| THE TASK |
Quote only the lines from the top of the listing below down to and including the line with "return group(name, solids)".

| ROWS |

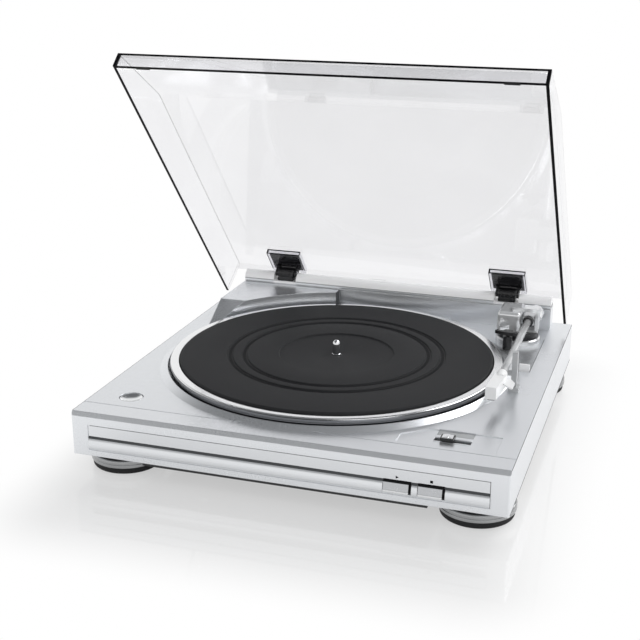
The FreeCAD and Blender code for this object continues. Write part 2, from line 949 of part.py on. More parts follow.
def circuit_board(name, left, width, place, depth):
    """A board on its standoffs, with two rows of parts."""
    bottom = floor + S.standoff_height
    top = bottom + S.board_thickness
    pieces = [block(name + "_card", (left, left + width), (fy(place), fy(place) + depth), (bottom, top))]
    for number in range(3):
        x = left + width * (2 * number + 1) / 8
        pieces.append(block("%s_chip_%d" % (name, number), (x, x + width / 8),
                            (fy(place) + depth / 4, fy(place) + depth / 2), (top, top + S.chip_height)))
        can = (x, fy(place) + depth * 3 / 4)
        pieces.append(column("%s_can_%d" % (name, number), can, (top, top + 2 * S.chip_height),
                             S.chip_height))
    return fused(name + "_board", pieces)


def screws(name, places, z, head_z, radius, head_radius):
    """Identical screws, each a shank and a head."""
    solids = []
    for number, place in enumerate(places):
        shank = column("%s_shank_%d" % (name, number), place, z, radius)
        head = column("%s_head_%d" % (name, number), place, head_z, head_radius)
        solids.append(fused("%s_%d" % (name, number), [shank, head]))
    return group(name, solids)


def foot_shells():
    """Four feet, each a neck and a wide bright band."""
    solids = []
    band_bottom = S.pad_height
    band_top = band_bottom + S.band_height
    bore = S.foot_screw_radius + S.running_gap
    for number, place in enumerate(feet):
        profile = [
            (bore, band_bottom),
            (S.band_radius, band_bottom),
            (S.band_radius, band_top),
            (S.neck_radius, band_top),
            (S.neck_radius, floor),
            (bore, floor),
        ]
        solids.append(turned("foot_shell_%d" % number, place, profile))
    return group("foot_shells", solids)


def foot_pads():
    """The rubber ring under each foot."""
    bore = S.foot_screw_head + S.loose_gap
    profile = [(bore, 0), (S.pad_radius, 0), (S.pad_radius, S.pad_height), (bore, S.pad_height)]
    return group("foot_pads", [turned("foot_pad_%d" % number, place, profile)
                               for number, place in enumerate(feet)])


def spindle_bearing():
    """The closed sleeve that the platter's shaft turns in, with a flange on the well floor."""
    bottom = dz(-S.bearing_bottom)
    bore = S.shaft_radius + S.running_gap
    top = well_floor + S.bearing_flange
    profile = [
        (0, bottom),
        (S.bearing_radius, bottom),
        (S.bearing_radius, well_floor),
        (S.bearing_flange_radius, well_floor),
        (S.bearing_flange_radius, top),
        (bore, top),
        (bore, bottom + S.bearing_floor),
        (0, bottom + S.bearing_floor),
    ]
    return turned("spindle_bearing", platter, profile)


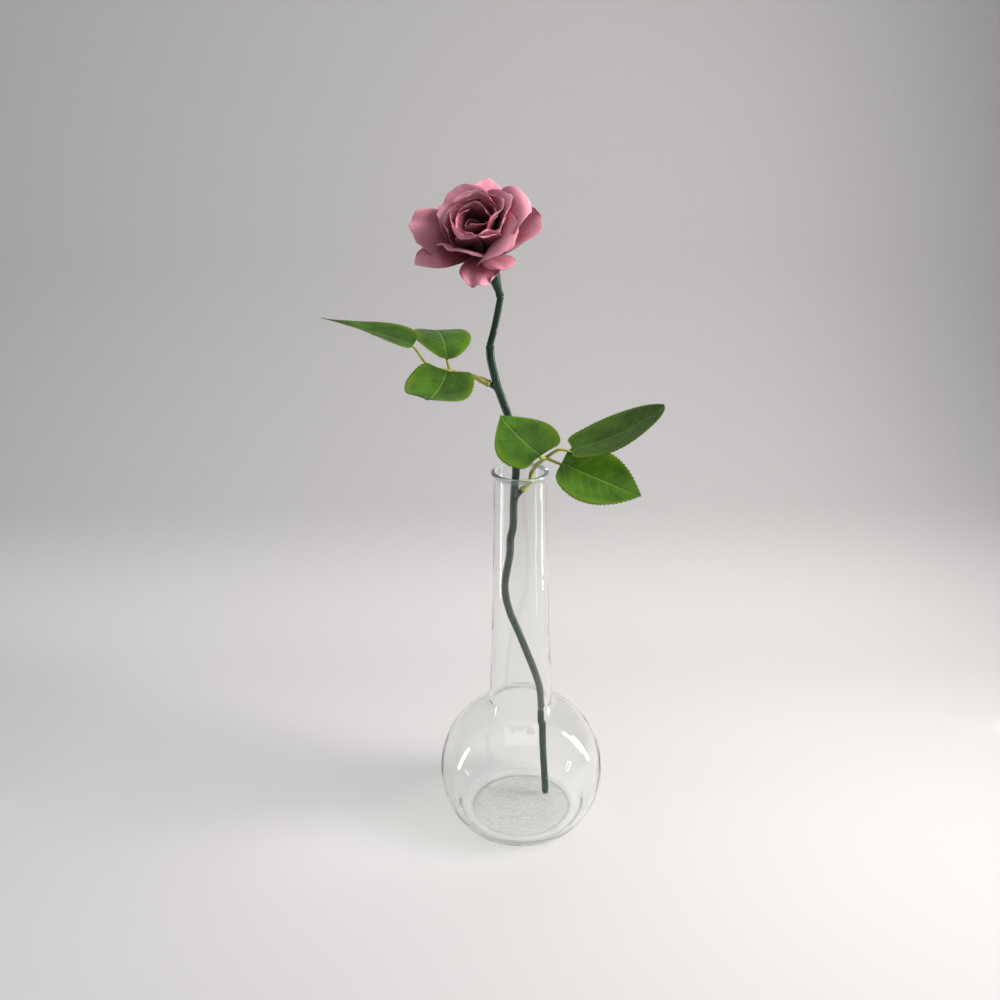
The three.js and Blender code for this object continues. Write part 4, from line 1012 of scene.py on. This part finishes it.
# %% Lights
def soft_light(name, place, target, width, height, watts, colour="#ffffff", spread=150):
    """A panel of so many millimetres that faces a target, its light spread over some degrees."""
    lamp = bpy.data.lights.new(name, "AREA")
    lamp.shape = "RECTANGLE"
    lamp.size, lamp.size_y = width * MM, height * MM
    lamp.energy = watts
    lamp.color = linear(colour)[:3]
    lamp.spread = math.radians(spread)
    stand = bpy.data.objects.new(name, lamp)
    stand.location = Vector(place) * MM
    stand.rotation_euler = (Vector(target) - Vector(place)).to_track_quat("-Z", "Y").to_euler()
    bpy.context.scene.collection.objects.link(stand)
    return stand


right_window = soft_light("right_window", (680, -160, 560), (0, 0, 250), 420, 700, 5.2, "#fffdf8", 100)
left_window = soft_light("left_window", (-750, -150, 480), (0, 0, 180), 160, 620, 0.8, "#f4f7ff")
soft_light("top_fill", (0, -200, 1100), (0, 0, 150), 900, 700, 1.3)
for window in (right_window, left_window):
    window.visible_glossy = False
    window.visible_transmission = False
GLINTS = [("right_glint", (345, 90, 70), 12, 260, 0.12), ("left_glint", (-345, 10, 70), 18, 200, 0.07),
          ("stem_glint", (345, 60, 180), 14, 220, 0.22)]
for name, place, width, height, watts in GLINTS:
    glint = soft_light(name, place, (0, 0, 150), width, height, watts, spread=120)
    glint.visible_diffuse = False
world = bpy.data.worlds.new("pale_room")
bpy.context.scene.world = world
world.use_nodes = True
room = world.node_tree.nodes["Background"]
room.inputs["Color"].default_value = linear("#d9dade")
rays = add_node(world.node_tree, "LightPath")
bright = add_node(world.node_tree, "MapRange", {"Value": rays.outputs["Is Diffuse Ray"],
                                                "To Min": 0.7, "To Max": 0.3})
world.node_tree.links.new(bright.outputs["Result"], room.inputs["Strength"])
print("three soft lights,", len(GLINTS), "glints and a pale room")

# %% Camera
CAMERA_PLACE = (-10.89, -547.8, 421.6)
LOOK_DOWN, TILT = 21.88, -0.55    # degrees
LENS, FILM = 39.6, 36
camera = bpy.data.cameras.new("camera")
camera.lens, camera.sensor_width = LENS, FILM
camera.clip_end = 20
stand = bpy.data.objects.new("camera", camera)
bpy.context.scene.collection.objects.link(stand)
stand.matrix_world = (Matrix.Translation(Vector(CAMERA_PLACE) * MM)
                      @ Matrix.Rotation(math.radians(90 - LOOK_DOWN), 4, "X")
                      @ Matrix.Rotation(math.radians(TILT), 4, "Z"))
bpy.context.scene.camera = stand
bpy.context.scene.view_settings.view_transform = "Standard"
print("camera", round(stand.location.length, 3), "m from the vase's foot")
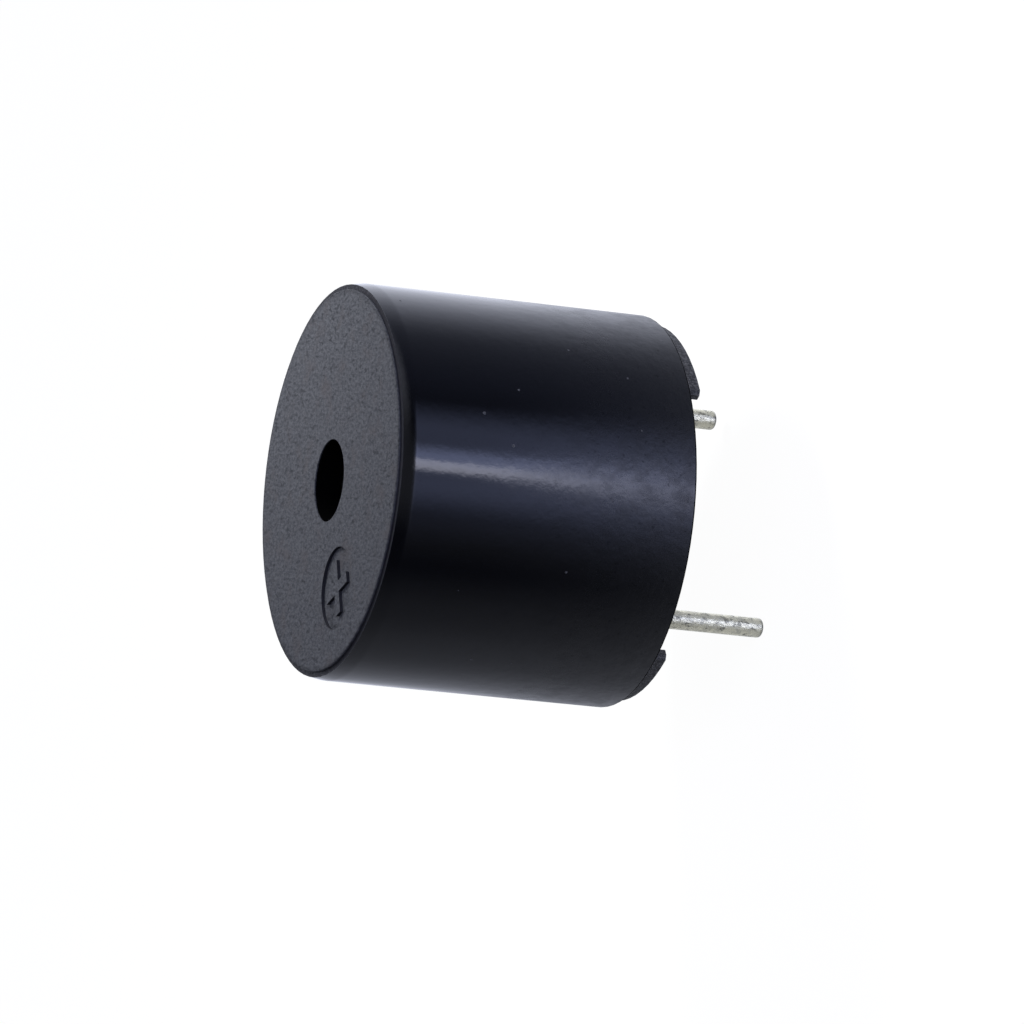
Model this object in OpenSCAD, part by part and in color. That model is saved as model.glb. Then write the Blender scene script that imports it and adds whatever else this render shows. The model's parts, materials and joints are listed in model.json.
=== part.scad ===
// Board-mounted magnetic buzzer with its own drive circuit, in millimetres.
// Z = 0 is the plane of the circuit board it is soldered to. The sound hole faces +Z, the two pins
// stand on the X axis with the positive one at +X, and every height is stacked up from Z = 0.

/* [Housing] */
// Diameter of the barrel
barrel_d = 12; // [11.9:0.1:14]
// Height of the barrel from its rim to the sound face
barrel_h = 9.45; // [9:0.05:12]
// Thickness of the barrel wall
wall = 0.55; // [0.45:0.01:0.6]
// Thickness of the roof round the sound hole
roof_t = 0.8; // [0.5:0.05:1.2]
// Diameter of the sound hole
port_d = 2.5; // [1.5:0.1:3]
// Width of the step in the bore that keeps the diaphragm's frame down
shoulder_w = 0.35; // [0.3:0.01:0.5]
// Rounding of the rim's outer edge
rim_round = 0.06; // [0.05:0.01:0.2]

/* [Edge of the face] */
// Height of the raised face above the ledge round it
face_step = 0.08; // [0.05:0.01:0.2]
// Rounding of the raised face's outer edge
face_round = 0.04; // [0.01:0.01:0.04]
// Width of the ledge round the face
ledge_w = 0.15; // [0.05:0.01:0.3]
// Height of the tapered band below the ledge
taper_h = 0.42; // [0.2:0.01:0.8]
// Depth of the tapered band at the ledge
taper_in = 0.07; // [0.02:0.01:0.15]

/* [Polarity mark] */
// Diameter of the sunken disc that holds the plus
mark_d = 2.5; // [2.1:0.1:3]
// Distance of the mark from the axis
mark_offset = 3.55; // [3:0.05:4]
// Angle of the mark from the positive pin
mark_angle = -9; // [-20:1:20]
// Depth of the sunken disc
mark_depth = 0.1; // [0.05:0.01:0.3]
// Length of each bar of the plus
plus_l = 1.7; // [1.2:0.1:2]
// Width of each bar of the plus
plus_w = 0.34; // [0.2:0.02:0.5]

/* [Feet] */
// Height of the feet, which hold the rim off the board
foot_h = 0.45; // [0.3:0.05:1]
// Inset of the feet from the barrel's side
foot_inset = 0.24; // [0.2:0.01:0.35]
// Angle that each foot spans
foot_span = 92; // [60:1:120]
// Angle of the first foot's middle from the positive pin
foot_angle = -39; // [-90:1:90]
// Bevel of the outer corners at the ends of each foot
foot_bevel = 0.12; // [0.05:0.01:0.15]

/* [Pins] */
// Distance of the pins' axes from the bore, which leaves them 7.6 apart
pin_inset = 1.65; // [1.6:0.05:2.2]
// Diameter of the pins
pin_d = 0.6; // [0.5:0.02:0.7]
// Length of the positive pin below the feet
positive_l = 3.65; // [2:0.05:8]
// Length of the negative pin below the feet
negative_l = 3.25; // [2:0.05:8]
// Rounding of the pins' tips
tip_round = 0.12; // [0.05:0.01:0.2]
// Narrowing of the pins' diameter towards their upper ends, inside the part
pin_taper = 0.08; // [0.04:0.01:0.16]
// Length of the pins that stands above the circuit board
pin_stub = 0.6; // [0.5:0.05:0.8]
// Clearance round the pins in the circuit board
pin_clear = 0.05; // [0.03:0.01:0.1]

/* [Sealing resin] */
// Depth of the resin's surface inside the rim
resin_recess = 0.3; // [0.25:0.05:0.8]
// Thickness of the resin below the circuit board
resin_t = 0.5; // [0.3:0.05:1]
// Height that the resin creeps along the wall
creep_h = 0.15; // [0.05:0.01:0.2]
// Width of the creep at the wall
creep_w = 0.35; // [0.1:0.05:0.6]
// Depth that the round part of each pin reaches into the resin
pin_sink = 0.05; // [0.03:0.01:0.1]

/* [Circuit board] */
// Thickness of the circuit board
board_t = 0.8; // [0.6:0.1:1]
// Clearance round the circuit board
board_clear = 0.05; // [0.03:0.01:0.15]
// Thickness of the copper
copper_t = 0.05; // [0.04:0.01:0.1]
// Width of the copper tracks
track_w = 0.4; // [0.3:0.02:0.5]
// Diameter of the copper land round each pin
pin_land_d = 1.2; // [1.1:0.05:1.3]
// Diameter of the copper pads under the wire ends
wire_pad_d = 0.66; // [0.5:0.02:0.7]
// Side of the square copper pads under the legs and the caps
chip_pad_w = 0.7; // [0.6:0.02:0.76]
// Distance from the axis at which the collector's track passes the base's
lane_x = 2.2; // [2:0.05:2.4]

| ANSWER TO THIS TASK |
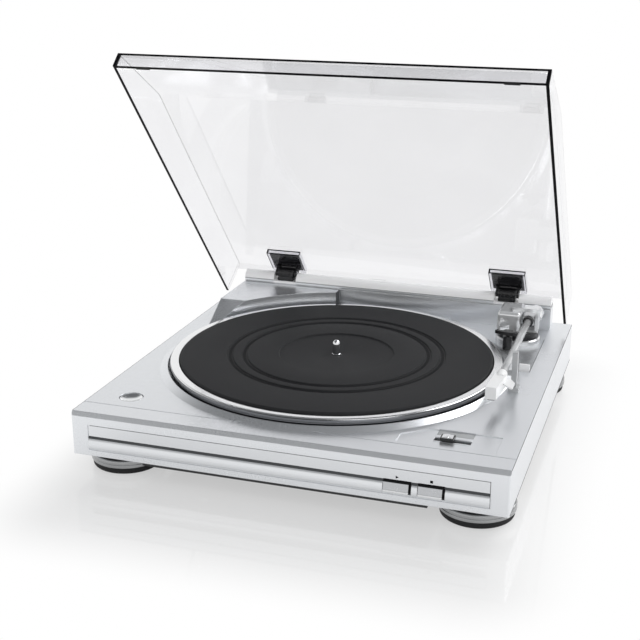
The FreeCAD and Blender code for this object continues. Write part 2, from line 949 of part.py on. More parts follow.
def circuit_board(name, left, width, place, depth):
    """A board on its standoffs, with two rows of parts."""
    bottom = floor + S.standoff_height
    top = bottom + S.board_thickness
    pieces = [block(name + "_card", (left, left + width), (fy(place), fy(place) + depth), (bottom, top))]
    for number in range(3):
        x = left + width * (2 * number + 1) / 8
        pieces.append(block("%s_chip_%d" % (name, number), (x, x + width / 8),
                            (fy(place) + depth / 4, fy(place) + depth / 2), (top, top + S.chip_height)))
        can = (x, fy(place) + depth * 3 / 4)
        pieces.append(column("%s_can_%d" % (name, number), can, (top, top + 2 * S.chip_height),
                             S.chip_height))
    return fused(name + "_board", pieces)


def screws(name, places, z, head_z, radius, head_radius):
    """Identical screws, each a shank and a head."""
    solids = []
    for number, place in enumerate(places):
        shank = column("%s_shank_%d" % (name, number), place, z, radius)
        head = column("%s_head_%d" % (name, number), place, head_z, head_radius)
        solids.append(fused("%s_%d" % (name, number), [shank, head]))
    return group(name, solids)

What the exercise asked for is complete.